The proper reply is rather that the human community, born in the transcendence of the individual appetites of its members, cannot simply renounce its potential to obey even a suicidal sacred imperative. The solution, if solution there be, lies in insisting neither on the universal sameness of human desire nor on the equivalent multiplicity of its embodiments, but on the difference between those embodied desires that tend to preserve the global human community and those that tend to destroy it. The fault line does not lie between religion and atheism, or even between reason and fanaticism, but between the modern market system and the traditional “Maussian” world, whose fierce resentment of modernity has bred in some a will to annihilation. If it is too late to turn back the clock and leave the Umma to its own devices, neither is there anything to be gained by declaring religion refuted by natural science. Such a proposition can only confirm the intuition shared by saints and jihadists alike that Western civilization is not so much evolved beyond its sacred origins as ignorantly or perversely determined to deny them.

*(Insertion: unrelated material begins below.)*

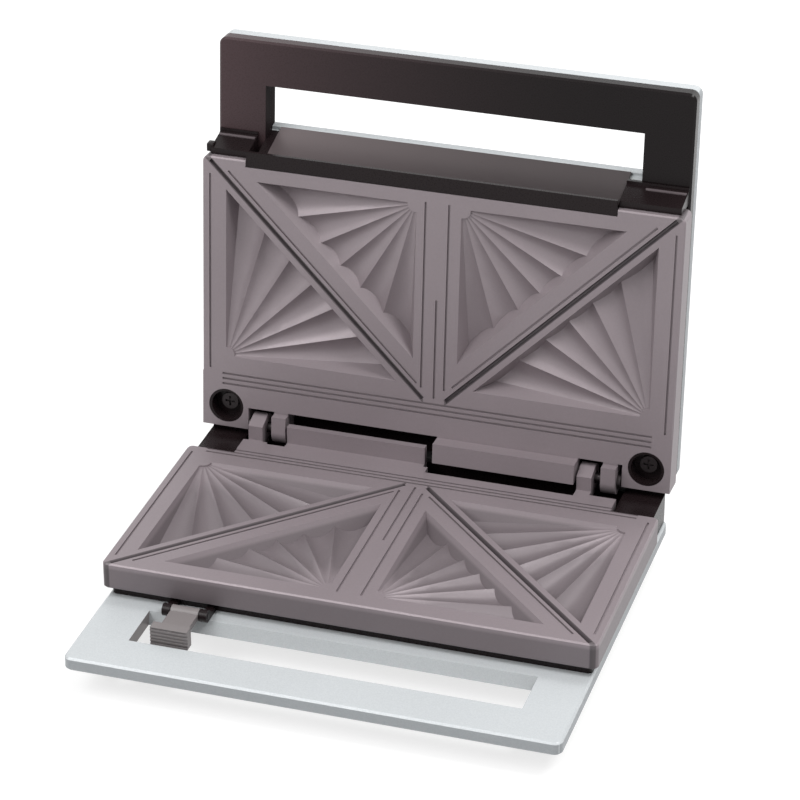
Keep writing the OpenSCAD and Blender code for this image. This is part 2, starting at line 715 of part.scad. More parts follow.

The originary hypothesis will not dissuade the jihadists. But this does not mean that its significance is merely “theoretical.” Although the difficulty with which the hypothesis finds adherents is not a sufficient condition of its long-term validity, in our consumption-driven world it is no doubt a necessary one. As an originary theory of the human, generative anthropology provides a critical understanding of the other originary theories that we call religions. We work to promote this understanding in the hope that the grandchildren of the jihadists, and our own, may be brought to accept it as the minimal foundation of a global human community.